Trending Down – We all know the largest trending down item when it came to Iafallo’s season. The winger went through a 23-game goalless drought in February and March, going from January 30, the team’s final game in January, through March 31, the team’s final game in March, without scoring a goal. As a player relied upon by the Kings to produce offensively, Iafallo’s stretch was disappointing for both player and team and on a team that was short on goals at time, the stretch was one that the Kings struggled with.
When it came to the postseason, Iafallo was a Game 1 success story, with a goal and an assist in the road victory, but the Western New York native finished with just two assists from the final six games. Much of that can be attributed to a shoulder injury sustained during the series, but as one of the team’s higher-paid forwards, Iafallo is a player the Kings look torwards for production. While he wasn’t alone, the Kings needed more of it from a goal-scoring standpoint during the postseason.
2022-23 Status – Iafallo signed a four-year contract extension last season, and is under contrat for the 2022-23 season, as well as the two that follow, at a cap hit of $4 million.

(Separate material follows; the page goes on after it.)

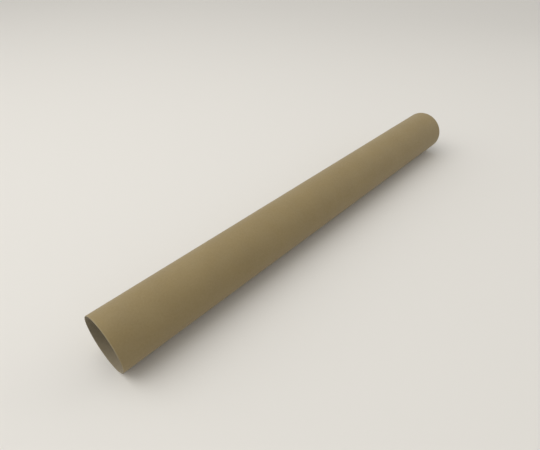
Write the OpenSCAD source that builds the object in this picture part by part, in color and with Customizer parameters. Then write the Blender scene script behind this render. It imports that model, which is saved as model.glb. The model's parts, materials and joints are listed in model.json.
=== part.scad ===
// Cardboard mailing tube: a straight round tube of wound brown board, open at both ends.
// It lies along X, with the floor at z = 0 and its middle over the origin.

/* [Tube] */
// Inside diameter, the size that end plugs and rolled sheets are made to
bore_d = 76.2; // [25:0.1:300]
// Thickness of the board wall
wall_t = 1.5; // [1:0.1:10]
// Length from one cut end to the other
tube_l = 762; // [150:1:1500]

/* [Cut ends] */
// Radius of the outer edge, which the knife presses in as it enters the board
outer_edge_r = 0.4; // [0.1:0.05:0.5]
// Radius of the inner edge, where the knife leaves the board
inner_edge_r = 0.25; // [0.1:0.05:0.4]

/* [Hidden] */

bore_r = bore_d / 2;
outer_r = bore_r + wall_t;

// Plain kraft brown
board_colour = [0.56, 0.50, 0.34];

// Facets of a full turn
turn_fn = 180;
// Facets of a full turn of the small edge circles
edge_fn = 48;
// How far a cutting shape runs past what it cuts
past = 0.1;

// What a square corner loses when it is rounded off.
// The corner is at the origin, and the board lies in the quarter where x and y are above zero.
module corner_waste(r) {
    difference() {
        translate([-past, -past]) square(r + past);
        translate([r, r]) circle(r, $fn = edge_fn);
    }
}

// Both corners of the wall at the end where y = 0
module end_waste() {
    translate([bore_r, 0]) corner_waste(inner_edge_r);
    translate([outer_r, 0]) mirror([1, 0]) corner_waste(outer_edge_r);
}

// Half section of the wall: x is the distance from the axis, and y runs along the tube
module wall_section() {
    difference() {
        translate([bore_r, 0]) square([wall_t, tube_l]);
        end_waste();
        translate([0, tube_l]) mirror([0, 1]) end_waste();
    }
}

module tube() {
    color(board_colour)
        translate([-tube_l / 2, 0, outer_r])
            rotate([0, 90, 0])
                rotate_extrude($fn = turn_fn) wall_section();
}

tube();
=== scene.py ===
import json
import math

import bpy
import numpy as np
from mathutils import Euler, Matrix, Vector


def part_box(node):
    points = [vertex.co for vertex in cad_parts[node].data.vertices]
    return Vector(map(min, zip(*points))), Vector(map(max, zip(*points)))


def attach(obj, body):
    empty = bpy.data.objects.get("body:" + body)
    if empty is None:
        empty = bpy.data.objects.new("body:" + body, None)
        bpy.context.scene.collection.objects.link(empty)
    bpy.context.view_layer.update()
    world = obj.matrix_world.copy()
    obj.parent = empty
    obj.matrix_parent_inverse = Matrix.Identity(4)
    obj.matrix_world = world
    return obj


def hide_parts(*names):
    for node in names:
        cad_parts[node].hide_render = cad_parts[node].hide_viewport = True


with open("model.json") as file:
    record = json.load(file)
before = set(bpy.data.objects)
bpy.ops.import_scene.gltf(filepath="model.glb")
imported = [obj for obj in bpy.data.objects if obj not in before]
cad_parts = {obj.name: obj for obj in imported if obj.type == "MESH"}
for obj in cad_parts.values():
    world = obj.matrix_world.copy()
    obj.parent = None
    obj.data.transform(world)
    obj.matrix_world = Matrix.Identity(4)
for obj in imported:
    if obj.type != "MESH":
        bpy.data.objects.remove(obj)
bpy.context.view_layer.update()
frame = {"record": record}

MM = 0.001
TURN = 2 * math.pi

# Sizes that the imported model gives
tube_low, tube_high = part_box("tube")
near_mouth = next(m for m in frame["record"]["mounts"] if m["name"] == "near_mouth")
BORE_R = near_mouth["dims"]["r_mm"] * MM
OUTER_R = (tube_high.z - tube_low.z) / 2
AXIS_Z = tube_low.z + OUTER_R
HALF_L = (tube_high.x - tube_low.x) / 2
WALL = OUTER_R - BORE_R

# The cut ends
OUTER_EDGE_R = 0.4 * MM
INNER_EDGE_R = 0.25 * MM
OUTER_EDGE_STEPS = 5
INNER_EDGE_STEPS = 4
SKIN_STOP = OUTER_EDGE_R / 3  # on the rounded edge, the outer skin stops this far from the end
PLIES = 5
GLUE_DEPTH = 0.035 * MM
# Across a glue line in the cut face: (distance from its middle in millimetres, share of its depth)
GLUE_SECTION = ((0.05, 0.0), (0.02, 0.8), (0.0, 1.0), (-0.02, 0.8), (-0.05, 0.0))

# The strips of paper that the wall is wound from
LEAD = 142 * MM  # how far a strip runs along the tube in one turn
OUTER_SEAM = 1.1  # angle of the outer ply's butt joint at the tube's middle, in radians
INNER_SEAM = 3.9
SEAM_DEPTH = 0.05 * MM
SEAM_HALF = 0.11 * MM  # half the width of a joint
SEAM_FADE = 4  # power by which a joint's groove fades through the wall

# Slow waves, by which the wall strays from a true round and a cut from flat, both inwards only
SKIN_WAVE = 0.04 * MM
CUT_WAVE = 0.05 * MM
CUT_WAVE_X = 0.3  # x at which the waves are read for the far cut, and -x for the near cut
WAVES_AROUND = (1, 2, 3, 5, 7)  # waves in one turn
WAVES_EACH = 2  # waves drawn for each of those counts
WAVE_LENGTH = 90 * MM  # the shortest wave along the tube
SKIN_SEED = 7
CUT_SEED = 8

# The mesh
SURFACES = ("outside", "inside", "cut")
COLUMNS = 96
SEAM_COLUMNS = (-3.2, -1.0, 0.0, 1.0, 3.2)  # from the middle of a joint, in half widths of it
SEAM_ROOM = 0.45  # even columns closer than this to a joint's are left out, as a share of their spacing
ROW_STEP = 2.0 * MM
END_ROWS = (0, 0.3, 0.8, 1.6, 2.8)  # rows beside a rounded edge, in millimetres from it

# The map for baked textures: lower and upper edge of the strips for the outside, the inside, the
# near cut and the far cut
MAP_STRIPS = ((0.004, 0.468), (0.476, 0.940), (0.948, 0.968), (0.976, 0.996))
MAP_MARGIN = 0.004
MAP_TURNS = 1.03  # room round the tube, in turns: the last face runs on past the first turn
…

Iafallo has established his role here with the Kings. He’s established the ability to contribute at both ends of the ice and he’s produced and performed in a two-way capacity. Where he slots in next season will be interesting. Iafallo on a line with Anze Kopitar and Adrian Kempe worked at times, but it also had its struggles, leading to a change up in personnel down the stretch. Iafallo has also shown chemistry with Phillip Danault this season, as well as with Gabe Vilardi last. He’s versatile and multi-faceted, and where the Kings choose to deploy him next season is a storyline to watch for in training camp in the fall.